Personal information
- Date of birth: 30 May 1914
- Place of birth: Cluj-Napoca, Romania
- Date of death: 1988 (aged 73–74)
- Position: Defender

Senior career*
- Years: Team / Apps / (Gls)
- 1930–1940: Victoria Cluj / 145 / (1)
- 1940–1942: Ripensia Timișoara / 20 / (0)
- 1942–1944: FC Craiova / 0 / (0)
- 1945–1946: Victoria Cluj
- 1947–1949: CFR Cluj / 39 / (0)
- Total:  / 204 / (1)

International career
- 1937–1943: Romania / 9 / (0)

Managerial career
- 1945–1946: Victoria Cluj

= Iacob Felecan =

Romanian footballer (1914–1964)

Iacob Felecan (30 May 1914 – 1988) was a Romanian footballer who played as a defender for Romania in the 1938 FIFA World Cup.

==Club career==
Felecan was born on 30 May 1914 in Cluj-Napoca, Austria-Hungary. He began playing football in 1930 at local club, Victoria. Subsequently, he made his Divizia A debut on 11 September 1932 in a 2–1 home loss to Gloria Arad. In 1940, Felecan joined Ripensia Timișoara, as the northern part of Transylvania was ceded to Hungary due to the Second Vienna Award and he refused to stay in Cluj-Napoca under the Hungarian administration. Two years later, he went to play for FC Craiova, with whom he won the 1942–43 championship which was not recognized by the Romanian Football Federation. In 1945, after the end of the Second World War and the return of the northern part of Transylvania to Romania, Felecan returned to Victoria Cluj as a player-coach. After two years, he went to play for CFR Cluj.

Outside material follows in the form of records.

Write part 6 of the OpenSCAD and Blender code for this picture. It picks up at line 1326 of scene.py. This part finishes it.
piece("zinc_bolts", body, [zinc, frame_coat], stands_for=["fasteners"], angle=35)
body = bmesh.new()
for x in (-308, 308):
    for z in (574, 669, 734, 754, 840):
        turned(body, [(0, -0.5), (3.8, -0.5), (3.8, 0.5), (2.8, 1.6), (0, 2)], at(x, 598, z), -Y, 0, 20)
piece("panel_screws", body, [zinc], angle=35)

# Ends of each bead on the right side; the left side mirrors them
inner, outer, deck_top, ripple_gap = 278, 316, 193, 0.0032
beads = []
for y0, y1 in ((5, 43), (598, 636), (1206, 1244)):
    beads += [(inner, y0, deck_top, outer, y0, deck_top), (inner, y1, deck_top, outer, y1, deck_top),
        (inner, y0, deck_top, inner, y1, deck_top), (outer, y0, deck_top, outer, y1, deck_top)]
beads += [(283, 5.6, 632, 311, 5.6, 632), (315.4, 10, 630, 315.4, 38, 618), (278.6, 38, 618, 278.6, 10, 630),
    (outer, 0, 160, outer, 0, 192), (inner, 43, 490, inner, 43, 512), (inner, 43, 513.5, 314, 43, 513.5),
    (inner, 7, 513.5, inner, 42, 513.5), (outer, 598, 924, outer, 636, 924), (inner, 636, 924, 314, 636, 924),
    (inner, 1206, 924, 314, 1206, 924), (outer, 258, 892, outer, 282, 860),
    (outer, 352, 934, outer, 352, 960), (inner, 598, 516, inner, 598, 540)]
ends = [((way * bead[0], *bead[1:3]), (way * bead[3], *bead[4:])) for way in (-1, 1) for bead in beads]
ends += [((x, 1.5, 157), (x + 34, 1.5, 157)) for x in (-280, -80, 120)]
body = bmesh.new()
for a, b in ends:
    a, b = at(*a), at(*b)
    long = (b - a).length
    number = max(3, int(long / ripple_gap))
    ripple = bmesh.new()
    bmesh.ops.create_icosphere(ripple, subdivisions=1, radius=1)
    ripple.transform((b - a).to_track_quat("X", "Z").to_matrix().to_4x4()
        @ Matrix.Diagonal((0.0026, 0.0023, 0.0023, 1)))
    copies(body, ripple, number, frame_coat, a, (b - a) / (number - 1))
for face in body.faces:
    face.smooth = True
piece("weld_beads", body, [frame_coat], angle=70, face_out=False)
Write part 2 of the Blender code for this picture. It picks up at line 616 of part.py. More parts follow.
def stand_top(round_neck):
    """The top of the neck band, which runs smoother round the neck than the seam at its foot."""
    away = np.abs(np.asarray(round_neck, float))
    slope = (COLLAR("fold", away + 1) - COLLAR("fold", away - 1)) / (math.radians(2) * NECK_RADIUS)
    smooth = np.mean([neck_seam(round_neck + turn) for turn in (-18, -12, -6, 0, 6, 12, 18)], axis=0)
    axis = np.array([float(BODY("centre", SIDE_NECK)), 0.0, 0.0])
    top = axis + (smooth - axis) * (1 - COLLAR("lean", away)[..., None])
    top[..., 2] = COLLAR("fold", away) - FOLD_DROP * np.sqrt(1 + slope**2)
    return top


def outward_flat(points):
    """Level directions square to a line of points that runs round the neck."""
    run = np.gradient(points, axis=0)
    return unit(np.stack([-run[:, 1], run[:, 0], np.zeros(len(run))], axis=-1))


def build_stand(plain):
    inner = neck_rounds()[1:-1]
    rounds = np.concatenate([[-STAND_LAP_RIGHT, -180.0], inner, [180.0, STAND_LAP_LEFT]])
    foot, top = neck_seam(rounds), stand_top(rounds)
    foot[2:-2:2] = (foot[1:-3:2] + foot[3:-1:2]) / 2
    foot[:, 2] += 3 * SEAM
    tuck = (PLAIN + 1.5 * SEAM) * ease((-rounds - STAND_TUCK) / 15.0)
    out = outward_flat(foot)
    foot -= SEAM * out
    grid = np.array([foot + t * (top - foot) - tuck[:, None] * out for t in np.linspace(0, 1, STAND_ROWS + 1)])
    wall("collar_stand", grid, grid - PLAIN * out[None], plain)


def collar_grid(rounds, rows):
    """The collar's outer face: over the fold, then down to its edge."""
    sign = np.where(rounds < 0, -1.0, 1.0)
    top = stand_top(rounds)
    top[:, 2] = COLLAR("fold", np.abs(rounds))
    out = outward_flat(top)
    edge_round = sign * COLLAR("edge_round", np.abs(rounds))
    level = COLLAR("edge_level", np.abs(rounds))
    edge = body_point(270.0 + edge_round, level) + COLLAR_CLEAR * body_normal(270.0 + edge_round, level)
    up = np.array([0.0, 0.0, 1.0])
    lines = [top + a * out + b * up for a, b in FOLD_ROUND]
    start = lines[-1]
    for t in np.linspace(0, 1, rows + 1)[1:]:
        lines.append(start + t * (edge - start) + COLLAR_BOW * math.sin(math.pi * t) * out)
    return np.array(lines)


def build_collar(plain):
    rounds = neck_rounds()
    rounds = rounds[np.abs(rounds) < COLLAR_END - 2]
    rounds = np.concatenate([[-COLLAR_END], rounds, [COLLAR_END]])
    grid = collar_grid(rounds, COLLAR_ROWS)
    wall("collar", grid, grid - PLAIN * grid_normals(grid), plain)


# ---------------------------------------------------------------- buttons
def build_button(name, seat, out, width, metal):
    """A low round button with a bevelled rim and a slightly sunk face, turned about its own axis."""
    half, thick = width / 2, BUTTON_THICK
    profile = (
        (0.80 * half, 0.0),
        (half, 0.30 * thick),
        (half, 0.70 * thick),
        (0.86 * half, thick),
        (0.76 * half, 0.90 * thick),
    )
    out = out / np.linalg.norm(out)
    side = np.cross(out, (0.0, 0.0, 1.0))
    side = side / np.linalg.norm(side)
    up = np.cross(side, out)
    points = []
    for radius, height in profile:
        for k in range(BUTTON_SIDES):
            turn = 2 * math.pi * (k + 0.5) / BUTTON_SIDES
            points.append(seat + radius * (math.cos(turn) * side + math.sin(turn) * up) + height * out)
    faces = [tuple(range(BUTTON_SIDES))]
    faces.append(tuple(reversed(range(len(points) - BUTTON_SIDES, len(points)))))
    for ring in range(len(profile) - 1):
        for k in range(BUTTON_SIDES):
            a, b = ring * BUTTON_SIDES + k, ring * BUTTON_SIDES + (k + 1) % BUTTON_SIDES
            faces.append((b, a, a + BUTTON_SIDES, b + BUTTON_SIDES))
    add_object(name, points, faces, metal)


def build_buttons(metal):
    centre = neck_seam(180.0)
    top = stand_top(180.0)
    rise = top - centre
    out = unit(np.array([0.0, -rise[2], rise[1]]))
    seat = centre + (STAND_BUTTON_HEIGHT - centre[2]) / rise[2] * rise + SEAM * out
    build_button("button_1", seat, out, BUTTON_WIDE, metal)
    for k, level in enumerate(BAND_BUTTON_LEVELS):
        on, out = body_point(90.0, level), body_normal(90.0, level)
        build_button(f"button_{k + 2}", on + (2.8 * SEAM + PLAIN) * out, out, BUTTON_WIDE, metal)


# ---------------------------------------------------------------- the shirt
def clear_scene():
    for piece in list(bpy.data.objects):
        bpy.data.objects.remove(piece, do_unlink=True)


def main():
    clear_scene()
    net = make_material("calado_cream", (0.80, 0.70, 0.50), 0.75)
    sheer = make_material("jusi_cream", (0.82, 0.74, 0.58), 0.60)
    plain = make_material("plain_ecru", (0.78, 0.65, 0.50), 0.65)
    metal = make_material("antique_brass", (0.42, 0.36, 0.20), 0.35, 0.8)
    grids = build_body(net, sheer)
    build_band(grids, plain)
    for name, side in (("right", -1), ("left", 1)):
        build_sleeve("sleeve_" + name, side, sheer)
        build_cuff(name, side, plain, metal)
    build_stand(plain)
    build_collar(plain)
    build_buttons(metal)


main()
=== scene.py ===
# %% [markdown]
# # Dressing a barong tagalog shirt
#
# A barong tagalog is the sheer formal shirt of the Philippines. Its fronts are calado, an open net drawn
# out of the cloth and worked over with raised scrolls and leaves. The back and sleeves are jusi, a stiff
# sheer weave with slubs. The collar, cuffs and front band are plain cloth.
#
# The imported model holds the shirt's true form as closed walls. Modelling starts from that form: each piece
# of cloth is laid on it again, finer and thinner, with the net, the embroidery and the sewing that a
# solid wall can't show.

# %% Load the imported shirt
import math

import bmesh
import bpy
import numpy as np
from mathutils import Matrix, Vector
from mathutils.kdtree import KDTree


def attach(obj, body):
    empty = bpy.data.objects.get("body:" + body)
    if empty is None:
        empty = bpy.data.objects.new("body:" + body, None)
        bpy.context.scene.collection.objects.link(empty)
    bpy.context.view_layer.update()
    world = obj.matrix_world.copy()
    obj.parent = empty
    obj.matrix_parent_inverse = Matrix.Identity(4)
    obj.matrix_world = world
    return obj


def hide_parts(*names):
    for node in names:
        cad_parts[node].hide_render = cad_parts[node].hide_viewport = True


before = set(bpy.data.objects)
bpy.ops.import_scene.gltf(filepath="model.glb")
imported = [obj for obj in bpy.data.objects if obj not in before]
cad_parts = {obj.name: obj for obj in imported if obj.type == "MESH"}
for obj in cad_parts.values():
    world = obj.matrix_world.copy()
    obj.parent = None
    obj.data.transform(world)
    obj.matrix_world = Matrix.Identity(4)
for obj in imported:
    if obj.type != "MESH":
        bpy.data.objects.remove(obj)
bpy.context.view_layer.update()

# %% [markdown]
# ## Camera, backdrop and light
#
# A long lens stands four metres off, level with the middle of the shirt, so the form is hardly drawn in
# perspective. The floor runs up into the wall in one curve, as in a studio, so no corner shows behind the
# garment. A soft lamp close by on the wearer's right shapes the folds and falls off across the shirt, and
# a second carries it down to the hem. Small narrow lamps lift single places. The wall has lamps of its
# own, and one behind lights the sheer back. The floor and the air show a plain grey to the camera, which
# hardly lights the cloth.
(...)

There, on 3 July 1949, he made his last Divizia A appearance in a 5–2 loss to Dinamo București, totaling 204 matches with one goal in the competition (without counting the unofficial appearances for FC Craiova).

==International career==
Felecan played nine games for Romania, making his debut on 4 July 1937 under coach Constantin Rădulescu in a friendly that ended in a 4–2 away win over Poland. He was selected by coaches Alexandru Săvulescu and Rădulescu to be part of the squad that participated in the 1938 World Cup. He did not appear in the first game against Cuba that ended in a 3–3 draw, but Felecan played in the replay which ended in a surprising 2–1 loss. His last appearance for the national team took place on 13 June 1943 in a 2–2 friendly draw against Slovakia.

==Personal life and death==
Felecan's brother, Theodor, was also a footballer.

Shortly after ending his playing career, Felecan refused to be a member of the Romanian Communist Party and consequentially was forced to work at the Danube–Black Sea Canal. He died in 1988.